━━ Extracted information ━━
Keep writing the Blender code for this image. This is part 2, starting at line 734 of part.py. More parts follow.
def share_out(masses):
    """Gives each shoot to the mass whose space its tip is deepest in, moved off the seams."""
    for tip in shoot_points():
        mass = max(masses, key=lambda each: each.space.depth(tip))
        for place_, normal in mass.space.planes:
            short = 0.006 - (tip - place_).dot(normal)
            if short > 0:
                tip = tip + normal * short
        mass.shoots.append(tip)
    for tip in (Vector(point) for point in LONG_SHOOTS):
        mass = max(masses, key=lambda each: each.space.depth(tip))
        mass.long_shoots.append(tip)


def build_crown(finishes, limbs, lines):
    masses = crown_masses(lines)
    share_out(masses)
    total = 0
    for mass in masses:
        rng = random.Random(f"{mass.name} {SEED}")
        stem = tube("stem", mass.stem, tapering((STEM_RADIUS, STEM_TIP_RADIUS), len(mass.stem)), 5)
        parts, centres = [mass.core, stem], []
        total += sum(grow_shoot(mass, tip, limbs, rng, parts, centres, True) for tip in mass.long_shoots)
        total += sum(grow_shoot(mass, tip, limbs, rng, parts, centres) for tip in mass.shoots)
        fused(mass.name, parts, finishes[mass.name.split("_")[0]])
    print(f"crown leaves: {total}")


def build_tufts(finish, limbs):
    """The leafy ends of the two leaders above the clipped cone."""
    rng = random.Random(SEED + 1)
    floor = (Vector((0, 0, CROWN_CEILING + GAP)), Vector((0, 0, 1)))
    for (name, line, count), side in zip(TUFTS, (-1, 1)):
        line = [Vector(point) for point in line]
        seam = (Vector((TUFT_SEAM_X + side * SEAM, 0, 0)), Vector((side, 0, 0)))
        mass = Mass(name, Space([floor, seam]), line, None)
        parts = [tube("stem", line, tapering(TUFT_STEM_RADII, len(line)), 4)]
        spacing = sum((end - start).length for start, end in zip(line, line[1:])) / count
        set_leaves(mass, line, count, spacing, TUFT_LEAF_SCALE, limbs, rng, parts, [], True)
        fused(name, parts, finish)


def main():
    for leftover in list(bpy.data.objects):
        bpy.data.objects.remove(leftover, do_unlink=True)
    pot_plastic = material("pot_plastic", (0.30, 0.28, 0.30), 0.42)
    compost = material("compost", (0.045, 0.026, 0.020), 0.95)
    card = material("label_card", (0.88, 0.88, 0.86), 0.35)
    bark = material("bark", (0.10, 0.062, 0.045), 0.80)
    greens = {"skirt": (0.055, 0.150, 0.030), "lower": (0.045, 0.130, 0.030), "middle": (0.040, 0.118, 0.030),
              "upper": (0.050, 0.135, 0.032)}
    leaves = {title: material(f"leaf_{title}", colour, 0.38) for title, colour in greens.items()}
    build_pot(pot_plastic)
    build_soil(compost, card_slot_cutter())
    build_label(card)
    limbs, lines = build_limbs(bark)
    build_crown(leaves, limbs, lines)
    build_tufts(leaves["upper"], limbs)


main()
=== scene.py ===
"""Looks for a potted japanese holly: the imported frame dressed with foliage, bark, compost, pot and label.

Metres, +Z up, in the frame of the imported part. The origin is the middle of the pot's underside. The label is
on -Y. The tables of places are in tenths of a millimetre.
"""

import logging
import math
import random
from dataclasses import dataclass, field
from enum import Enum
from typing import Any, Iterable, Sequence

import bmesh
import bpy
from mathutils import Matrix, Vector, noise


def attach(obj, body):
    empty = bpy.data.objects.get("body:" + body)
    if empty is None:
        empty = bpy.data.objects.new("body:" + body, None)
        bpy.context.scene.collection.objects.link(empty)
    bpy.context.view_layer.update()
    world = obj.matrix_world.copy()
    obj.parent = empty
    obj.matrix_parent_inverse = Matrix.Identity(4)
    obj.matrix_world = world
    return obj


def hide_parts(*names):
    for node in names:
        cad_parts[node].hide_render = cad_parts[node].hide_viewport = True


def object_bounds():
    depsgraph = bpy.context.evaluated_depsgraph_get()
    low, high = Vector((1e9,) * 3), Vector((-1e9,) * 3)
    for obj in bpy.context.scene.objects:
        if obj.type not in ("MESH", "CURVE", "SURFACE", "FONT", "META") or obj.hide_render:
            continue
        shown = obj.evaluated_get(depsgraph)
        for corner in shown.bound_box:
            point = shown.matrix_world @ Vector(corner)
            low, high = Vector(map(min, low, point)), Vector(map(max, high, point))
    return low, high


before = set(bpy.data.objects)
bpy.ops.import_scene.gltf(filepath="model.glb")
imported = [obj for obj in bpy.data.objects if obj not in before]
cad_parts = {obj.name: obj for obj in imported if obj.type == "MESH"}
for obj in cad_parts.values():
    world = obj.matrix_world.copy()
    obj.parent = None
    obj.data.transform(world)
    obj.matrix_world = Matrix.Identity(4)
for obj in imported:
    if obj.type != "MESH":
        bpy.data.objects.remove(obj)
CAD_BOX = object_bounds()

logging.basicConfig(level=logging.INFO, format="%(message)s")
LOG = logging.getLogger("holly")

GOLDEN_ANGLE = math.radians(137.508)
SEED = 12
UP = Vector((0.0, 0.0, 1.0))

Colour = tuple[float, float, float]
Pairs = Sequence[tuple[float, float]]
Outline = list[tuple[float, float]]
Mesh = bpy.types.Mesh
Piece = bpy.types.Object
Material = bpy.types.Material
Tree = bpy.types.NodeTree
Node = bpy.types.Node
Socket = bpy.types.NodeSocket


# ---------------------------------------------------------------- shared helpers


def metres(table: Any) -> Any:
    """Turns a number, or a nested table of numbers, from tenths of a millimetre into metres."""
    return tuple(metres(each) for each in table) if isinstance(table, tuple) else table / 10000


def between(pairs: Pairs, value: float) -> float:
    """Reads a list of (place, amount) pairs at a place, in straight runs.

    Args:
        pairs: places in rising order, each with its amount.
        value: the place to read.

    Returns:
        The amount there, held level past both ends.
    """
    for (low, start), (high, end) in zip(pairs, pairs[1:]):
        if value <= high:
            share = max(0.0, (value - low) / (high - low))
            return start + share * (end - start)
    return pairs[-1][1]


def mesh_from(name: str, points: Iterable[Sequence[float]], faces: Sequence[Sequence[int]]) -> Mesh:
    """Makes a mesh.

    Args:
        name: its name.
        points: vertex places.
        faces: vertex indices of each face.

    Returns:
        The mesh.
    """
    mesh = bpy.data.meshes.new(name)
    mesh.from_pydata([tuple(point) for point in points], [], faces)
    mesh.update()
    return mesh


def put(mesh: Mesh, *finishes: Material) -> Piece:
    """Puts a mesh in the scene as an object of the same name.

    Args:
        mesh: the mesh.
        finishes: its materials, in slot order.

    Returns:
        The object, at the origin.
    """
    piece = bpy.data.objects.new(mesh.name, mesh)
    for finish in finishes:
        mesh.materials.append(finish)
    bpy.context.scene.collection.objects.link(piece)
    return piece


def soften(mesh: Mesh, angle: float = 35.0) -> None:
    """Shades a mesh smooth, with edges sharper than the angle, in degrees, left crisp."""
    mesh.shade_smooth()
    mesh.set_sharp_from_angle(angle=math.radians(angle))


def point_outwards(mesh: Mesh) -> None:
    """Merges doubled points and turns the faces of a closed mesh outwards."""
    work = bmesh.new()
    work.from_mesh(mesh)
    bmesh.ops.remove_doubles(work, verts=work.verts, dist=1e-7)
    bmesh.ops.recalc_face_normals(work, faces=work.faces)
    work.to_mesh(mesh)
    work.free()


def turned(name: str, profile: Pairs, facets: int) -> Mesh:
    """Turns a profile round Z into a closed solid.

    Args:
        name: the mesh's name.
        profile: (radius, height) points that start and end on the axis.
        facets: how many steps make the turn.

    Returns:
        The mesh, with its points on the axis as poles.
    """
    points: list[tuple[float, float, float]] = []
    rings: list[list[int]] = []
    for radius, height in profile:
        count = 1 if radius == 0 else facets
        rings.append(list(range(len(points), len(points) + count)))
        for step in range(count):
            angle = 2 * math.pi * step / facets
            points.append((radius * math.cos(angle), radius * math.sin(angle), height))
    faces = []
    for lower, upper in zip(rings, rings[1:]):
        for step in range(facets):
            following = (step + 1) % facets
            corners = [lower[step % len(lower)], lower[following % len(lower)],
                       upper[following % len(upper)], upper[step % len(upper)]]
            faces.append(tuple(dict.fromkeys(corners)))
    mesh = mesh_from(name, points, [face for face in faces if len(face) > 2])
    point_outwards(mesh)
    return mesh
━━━
━━ Extracted information ━━
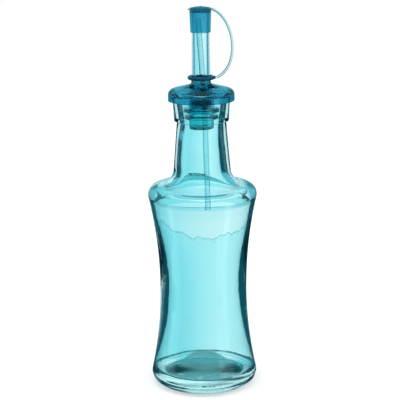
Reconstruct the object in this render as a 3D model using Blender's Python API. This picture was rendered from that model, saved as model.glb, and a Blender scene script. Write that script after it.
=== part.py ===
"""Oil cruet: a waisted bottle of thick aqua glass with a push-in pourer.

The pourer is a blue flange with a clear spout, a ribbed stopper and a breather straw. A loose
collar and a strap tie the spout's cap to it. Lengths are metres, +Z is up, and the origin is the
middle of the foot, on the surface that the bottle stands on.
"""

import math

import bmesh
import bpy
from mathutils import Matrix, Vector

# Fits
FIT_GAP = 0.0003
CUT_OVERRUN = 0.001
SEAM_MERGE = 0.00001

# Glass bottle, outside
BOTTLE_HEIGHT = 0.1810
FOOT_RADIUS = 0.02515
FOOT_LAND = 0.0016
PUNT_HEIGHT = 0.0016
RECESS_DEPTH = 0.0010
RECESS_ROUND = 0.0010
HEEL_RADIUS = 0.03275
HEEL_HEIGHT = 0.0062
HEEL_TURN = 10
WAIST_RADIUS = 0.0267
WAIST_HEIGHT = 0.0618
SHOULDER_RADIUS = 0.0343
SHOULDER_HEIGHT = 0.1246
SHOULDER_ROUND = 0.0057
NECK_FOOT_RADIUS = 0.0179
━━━
━━ Extracted information ━━
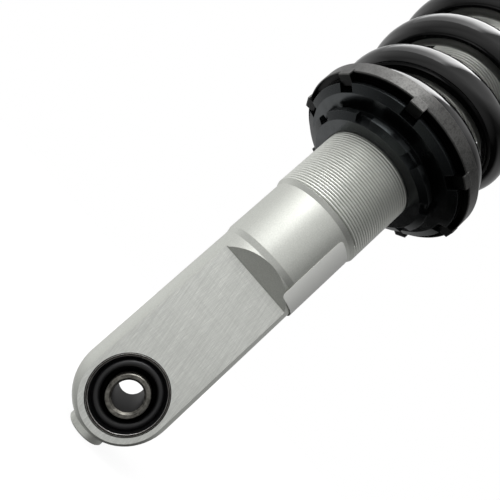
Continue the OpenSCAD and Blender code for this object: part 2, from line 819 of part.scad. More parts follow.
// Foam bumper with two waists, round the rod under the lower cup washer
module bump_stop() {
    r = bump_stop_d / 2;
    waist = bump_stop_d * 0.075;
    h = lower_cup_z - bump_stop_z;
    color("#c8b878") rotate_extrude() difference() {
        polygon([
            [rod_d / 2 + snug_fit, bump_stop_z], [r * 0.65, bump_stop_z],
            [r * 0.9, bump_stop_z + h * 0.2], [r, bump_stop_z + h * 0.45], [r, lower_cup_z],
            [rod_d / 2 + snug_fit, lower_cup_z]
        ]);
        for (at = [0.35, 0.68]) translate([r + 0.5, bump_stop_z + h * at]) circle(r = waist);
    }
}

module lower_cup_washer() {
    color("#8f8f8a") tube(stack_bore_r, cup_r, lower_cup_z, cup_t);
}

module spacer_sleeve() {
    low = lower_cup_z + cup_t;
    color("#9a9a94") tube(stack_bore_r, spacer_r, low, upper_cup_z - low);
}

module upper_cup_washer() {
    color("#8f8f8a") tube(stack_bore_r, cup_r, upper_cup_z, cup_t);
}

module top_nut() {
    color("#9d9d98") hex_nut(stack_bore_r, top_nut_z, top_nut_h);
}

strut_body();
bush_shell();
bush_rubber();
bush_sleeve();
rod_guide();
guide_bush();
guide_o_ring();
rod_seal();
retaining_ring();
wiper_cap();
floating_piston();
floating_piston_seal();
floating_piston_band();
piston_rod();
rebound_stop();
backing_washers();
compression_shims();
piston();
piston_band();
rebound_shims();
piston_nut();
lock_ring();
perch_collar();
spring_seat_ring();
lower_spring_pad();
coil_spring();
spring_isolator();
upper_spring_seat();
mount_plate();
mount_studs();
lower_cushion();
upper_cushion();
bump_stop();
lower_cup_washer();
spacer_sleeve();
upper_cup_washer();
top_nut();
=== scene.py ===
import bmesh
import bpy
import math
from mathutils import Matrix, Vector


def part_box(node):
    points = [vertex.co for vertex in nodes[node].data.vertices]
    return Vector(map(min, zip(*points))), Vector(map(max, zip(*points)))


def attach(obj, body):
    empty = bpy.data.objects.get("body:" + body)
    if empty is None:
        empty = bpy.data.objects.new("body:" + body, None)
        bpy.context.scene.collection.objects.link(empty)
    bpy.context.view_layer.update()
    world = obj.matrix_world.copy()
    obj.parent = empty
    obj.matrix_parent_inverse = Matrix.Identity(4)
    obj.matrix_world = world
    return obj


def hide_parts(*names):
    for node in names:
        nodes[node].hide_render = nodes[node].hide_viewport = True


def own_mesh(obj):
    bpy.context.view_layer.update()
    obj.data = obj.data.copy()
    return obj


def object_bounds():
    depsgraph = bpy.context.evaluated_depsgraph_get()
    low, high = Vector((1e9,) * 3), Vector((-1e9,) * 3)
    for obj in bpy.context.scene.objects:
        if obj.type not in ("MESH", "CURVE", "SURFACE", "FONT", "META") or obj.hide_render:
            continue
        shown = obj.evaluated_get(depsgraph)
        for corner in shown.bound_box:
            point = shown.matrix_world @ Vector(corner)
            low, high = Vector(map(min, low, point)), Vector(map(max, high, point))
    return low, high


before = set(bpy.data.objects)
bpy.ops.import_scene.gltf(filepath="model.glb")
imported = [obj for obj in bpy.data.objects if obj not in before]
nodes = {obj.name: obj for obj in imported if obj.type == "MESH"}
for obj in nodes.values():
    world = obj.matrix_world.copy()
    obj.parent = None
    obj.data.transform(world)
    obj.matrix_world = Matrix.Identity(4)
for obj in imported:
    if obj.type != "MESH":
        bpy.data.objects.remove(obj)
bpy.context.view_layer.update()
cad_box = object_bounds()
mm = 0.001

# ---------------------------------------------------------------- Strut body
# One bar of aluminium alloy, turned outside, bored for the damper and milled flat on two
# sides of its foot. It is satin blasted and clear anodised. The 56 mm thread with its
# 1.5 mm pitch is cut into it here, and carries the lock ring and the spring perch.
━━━
Exercise brief
Copy all lines from the listing that contain "Blender".

Result
Keep writing the Blender code for this image. This is part 2, starting at line 734 of part.py. More parts follow.
Reconstruct the object in this render as a 3D model using Blender's Python API. This picture was rendered from that model, saved as model.glb, and a Blender scene script. Write that script after it.
Continue the OpenSCAD and Blender code for this object: part 2, from line 819 of part.scad. More parts follow.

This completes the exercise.